The method of claim 16 or 17 wherein the one or more further sound samples each have a frequency of between approximately 20KHz to 24KHz.
The method of any one of claims 16 to 19 comprising determining a total number of the second device and the one or more further devices are physically located with the same space with the first device based on the classifying, wherein performing the action on the first device is based on the total number.
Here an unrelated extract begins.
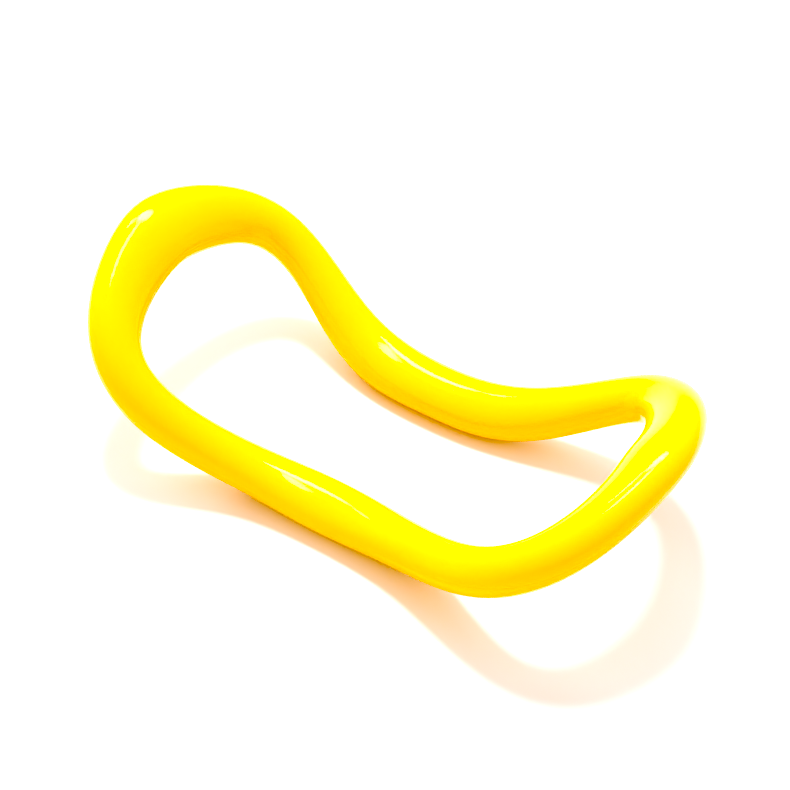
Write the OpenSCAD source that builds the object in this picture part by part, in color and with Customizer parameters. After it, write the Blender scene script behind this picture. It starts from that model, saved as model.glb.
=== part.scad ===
// Wave-shaped stretching ring: a closed hollow tube, waisted in plan and bent like a saddle.
// It is moulded as an upper and a lower half shell. A tongue on the lower shell fits a groove
// in the upper one along both flanks, and a bead of glue fills the bottom of each groove.
// Origin: on the floor below the middle of the ring. X runs along its length, Z is up.
// One quarter of the tube is set by five stations and mirrored twice. In order round the
// tube they are the tip, the shoulder, the corner, the haunch and the waist.

/* [Reach along the length] */
// Centre of the tube at the tip, the middle of a raised end
tip_reach = 104.3; // [98:0.1:112]
// Centre of the tube at the shoulder
shoulder_reach = 99.7; // [94:0.1:103]
// Centre of the tube at the corner
corner_reach = 75.9; // [71:0.1:80]
// Centre of the tube at the haunch, where the side turns in
haunch_reach = 37.8; // [35:0.1:41]

/* [Reach across the width] */
// Centre of the tube at the shoulder
shoulder_out = 28.4; // [26:0.1:31]
// Centre of the tube at the corner
corner_out = 52.2; // [48:0.1:56]
// Centre of the tube at the haunch
haunch_out = 42.7; // [39:0.1:46]
// Centre of the tube at the waist, the low middle of a side
waist_out = 38.4; // [35:0.1:42]

/* [Rise above the waist] */
// Rise of the tip
tip_rise = 51.9; // [40:0.1:60]
// Rise of the shoulder
shoulder_rise = 45.2; // [35:0.1:52]
// Rise of the corner
corner_rise = 26.3; // [20:0.1:31]
// Rise of the haunch
haunch_rise = 4.7; // [3:0.1:7]

/* [Oval section] */
// Thickness of the tube, the same all the way round
tube_thick = 17.8; // [16:0.1:20]
// Width of the oval at the tip
tip_wide = 27.8; // [22:0.1:31]
// Width of the oval at the shoulder
shoulder_wide = 24.6; // [20:0.1:27]
// Width of the oval at the corner, where the tube is round
corner_wide = 17.8; // [17:0.1:21]
// Width of the oval at the haunch
haunch_wide = 21; // [18:0.1:24]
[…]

The method of claim 20 wherein performing the action on the first device comprises: (i) when the total number is one, causing media content to be automatically streamed or shared for playback by the second device or the one more device of the further devices that has been classified as being located in the same space as the first device; (ii) when the total number is greater than one, presenting user selectable device options by the first device that identify devices that have been classified as being located in the same space as the first device; and (iii) when the total number is zero, generating an output by the first device indicating to a user that no devices have been classified as being located in the same space as the first device.
A system comprising:

one or more processors; and

one or more memories storing machine-executable instructions thereon which, when executed by the one or more processors, cause the system to perform the method of any one of claims 1 to 21.
A non-transitory processor-readable medium having machine-executable instructions stored thereon which, when executed by one or more processors, cause the one or more processors to perform the method of any one of claims 1 to 21.
A computer program that configures a computer system to perform the method of any one of claims 1 to 21.
An apparatus that is configured to perform the method of any one of claims 1 to 21.